With or Without EU…

Brexit

The impending ‘Brexit’ has led political and financial commentators to speculate on both sides about what state the UK, and the European Union, will be in afterwards. But what cannot be ignored is that Brexit will by no means give the UK a ‘blank slate’ to act unilaterally on certain matters – particularly where security is concerned.
GDPR comes into force in May 2018 with all the inducements, implications, and punishments instantly applicable from that point on. Clearly, the UK will still be a member of the EU in May 2018 so GDPR will automatically become law. But it is what happens after the Brexit that truly matters. While the letter of the law would mean that conceivably Britain could withdraw from GDPR, this may be impractical. For a start, if the UK remains in the European Economic Area, which is not inconceivable, it will be legally required to maintain GDPR on the statute books. And if not, British firms that do not hold to GDPR will find their ability to do business with EU firms and citizens severely curtailed, as the latter groupings may be unlikely to contract with a British entity that does not guarantee in terms of data safety, what is seen as standard elsewhere in Europe.
As such GDPR should be planned for the long haul, even though minor amendments specifically for the UK may be made post-2019. It is estimated that, following the Brexit vote, 25% of companies stopped preparing for GDPR on the basis that it wasn’t going to affect them. It will. Definitely in the short term, and in all likelihood the long term as well. There can be no excuse for laziness in preparation – as much for the fact that GDPR is a ‘good idea’ as for the fact that it is a legal requirement.
But the questions over application apply to much more than the cyber-realm. For instance, take sanctions. Currently Britain participates in international economic sanctions through both UN and the EU, but almost all through. Post-Brexit, it will have no authority to enforce EU sanctions but may consider it expedient to replicate such sanctions on its own terms – leaving the EU will not really change Britain’s position on issues such as Crimea or Iran, particularly when it took the lead in calling for these sanctions.

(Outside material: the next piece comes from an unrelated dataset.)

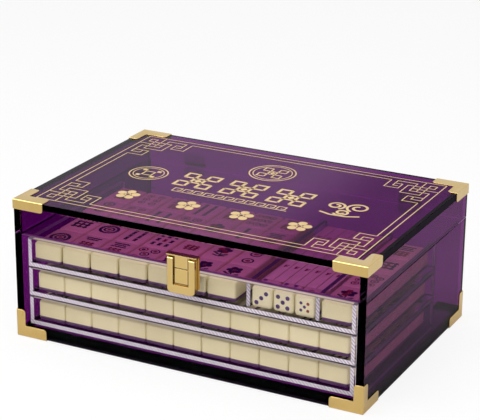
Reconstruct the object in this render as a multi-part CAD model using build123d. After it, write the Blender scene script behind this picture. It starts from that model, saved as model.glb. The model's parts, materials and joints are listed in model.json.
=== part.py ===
from build123d import *
from math import cos, floor, radians, sin
import os

# All sizes are in millimetres. The layout is drawn with X from the middle of the case,
# Y back from the front faces of the gold corners, and Z up from the undersides of the
# gold corners. Everything is shifted in Y at the end, so that the origin is the middle
# of the footprint.

# Tiles, which set the size of the trays and so of the case
tile_width = 29.9
tile_depth = 39.9
tile_height = 20.0
tile_back_thickness = 4.3
tile_chamfer = 1.1
tile_gap_x = 0.12
tile_gap_y = 0.2
tile_columns = 11
tile_rows = 4

# Trays
tray_wall = 5.5
tray_floor = 4.2
tray_headroom = 4.1
tray_end_clearance = 3.45
tray_row_clearance = 0.7
tray_corner = 1.6
pad_height = 2.0
pad_length = 16.0
pad_width = 5.0
pad_inset = 12.0
tray_names = ["lower", "middle", "upper"]

# Upper tray fittings
divider_thickness = 4.0
divider_end_gap = 0.1
finger_gap = 9.85
first_tile_offset = 0.5
single_column_gap = 1.0
single_column_end_gap = 2.1
dice_size = 21.0
dice_count = 3
dice_gap = 0.6
dice_corner = 2.0
dice_front_gap = 0.3
stick_thickness = 2.7
stick_layers = 7
stick_layer_gap = 0.1
stick_columns = 6
stick_gap = 0.8
stick_row_gap = 1.0
stick_end_gap = 1.3

# Acrylic shell
corner_sheet = 0.8
base_wall = 8.0
base_floor = 10.0
lid_wall = 6.5
lid_top = 6.5
lid_headroom = 27.8
lid_gap = 0.2
tray_side_clearance = 2.2
tray_front_clearance = 0.7
rear_compartment = 59.8
rim_above_trays = 5.3

# Corner guards, each a folded sheet
foot_front_arm = 34.0
foot_front_height = 11.4
foot_upright_height = 28.0
foot_upright_front_width = 10.0
foot_side_arm = 35.0
foot_side_height = 10.5
foot_upright_side_width = 9.5
foot_under_width = 11.0
cap_arm_along_x = 34.0
cap_arm_along_y = 33.0
cap_width_in_y = 14.2
cap_width_in_x = 10.5
cap_drop = 10.0
arm_end_radius = 3.2
corner_fold = 0.4

# Latch, whose heights are measured from the seam under the lid
latch_x = 2.6
latch_plate = 1.2
latch_plate_below_seam = 20.8
latch_plate_radius = 4.0
latch_plate_margin = 1.8
latch_lip_radius = 2.5
latch_lip_overhang = 0.2
latch_lip_rise = 4.0
latch_frame_width = 28.8
latch_frame_stand = 6.0
latch_frame_back_gap = 0.4
latch_frame_below_seam = 24.2
latch_frame_radius = 4.5
latch_frame_plate = 1.6
latch_skirt = 1.4
latch_bar_height = 8.2
latch_rail = 6.1
latch_gap = 0.3
latch_split_gap = 0.4
latch_pin_radius = 0.9
latch_pin_above_seam = 8.7
latch_pin_inset = 0.2
latch_ear_radius = 2.4
latch_rail_top = 1.5
latch_edge = 0.4
latch_lower_screw_drop = 11.1
latch_upper_screw_rise = 5.9
running_clearance = 0.05

# Hinges
hinge_offset_x = 123.0
hinge_width = 24.0
hinge_leaf = 1.2
hinge_leaf_height = 12.0
hinge_corner = 1.5
hinge_pin_radius = 1.0
knuckle_radius = 2.4
knuckle_shell_gap = 0.2
knuckle_gap = 0.3
base_knuckles = [0, 2]
lid_knuckles = [1]
lid_stop_angle = 101.1
stop_heel_thickness = 1.2
hinge_screw_spacing = 15.0
hinge_screw_drop = 7.5

# Screws
screw_shank_radius = 1.0
screw_shank_sides = 8
screw_head_radius = 1.8
screw_head_height = 0.8
screw_wall_left = 1.9
screw_hole_end_gap = 0.3

# Tray and tile positions that follow from the sizes above
tile_pitch_x = tile_width + tile_gap_x
tile_pitch_y = tile_depth + tile_gap_y
full_row = tile_columns * tile_pitch_x - tile_gap_x
tray_inner_half = full_row / 2 + tray_end_clearance
tray_half = tray_inner_half + tray_wall
tray_inner_depth = tile_rows * tile_pitch_y - tile_gap_y + 2 * tray_row_clearance
tray_height = tray_floor + tile_height + tray_headroom
tray_pitch = tray_height + pad_height

# Shell positions
inner_half = tray_half + tray_side_clearance
shell_half = inner_half + base_wall
outer_half = shell_half + corner_sheet
shell_front = corner_sheet
inner_front = shell_front + base_wall
tray_front = inner_front + tray_front_clearance
tray_inner_front = tray_front + tray_wall
tray_inner_back = tray_inner_front + tray_inner_depth
tray_back = tray_inner_back + tray_wall
inner_back = tray_back + rear_compartment
shell_back = inner_back + base_wall
outer_back = shell_back + corner_sheet
shell_underside = corner_sheet
floor_top = shell_underside + base_floor
base_rim = floor_top + len(tray_names) * tray_pitch + rim_above_trays
lid_bottom = base_rim + lid_gap
lid_ceiling = lid_bottom + lid_headroom
shell_top = lid_ceiling + lid_top
outer_top = shell_top + corner_sheet
lid_inner_half = shell_half - lid_wall
seam = base_rim + lid_gap / 2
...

The government has already published a White Paper detailing the manner in which it intends to continue enforcing sanctions (asset freezing, trade restrictions, travel bans and so on) and these replicate the key points of the existing EU methodology. Therefore, British businesses looking to deal with EU-sanctioned areas are likely to find themselves just as affected as before – leaving no room to assume that all is well, or to believe that ‘extra freedom’ does not come with extra danger. Complacency is always one of the biggest foes.
Likewise, the M&A and Due Diligence process will need to be reviewed and considered in light of Brexit – but by no means diminished. While there is no blanket EU law at present on what investigation and due diligence on target businesses/partners must or should be done, regulatory and financial compliance will take on a new direction now that EU law will not affect British business so directly, the expected end of free movement will affect the degree to which employees may or may not have rights to live and work in the UK (and may try to disguise this), and a comparative weaker structure of governance, particularly in the early days post-Brexit, could encourage the sharks to circle knowing that the UK no longer has the protection of EU law.
Whichever way you look at it, leaving the EU will shake up the foundations of business but, as long as risk analysis and due diligence are still held to the highest standards, these foundations should not fall.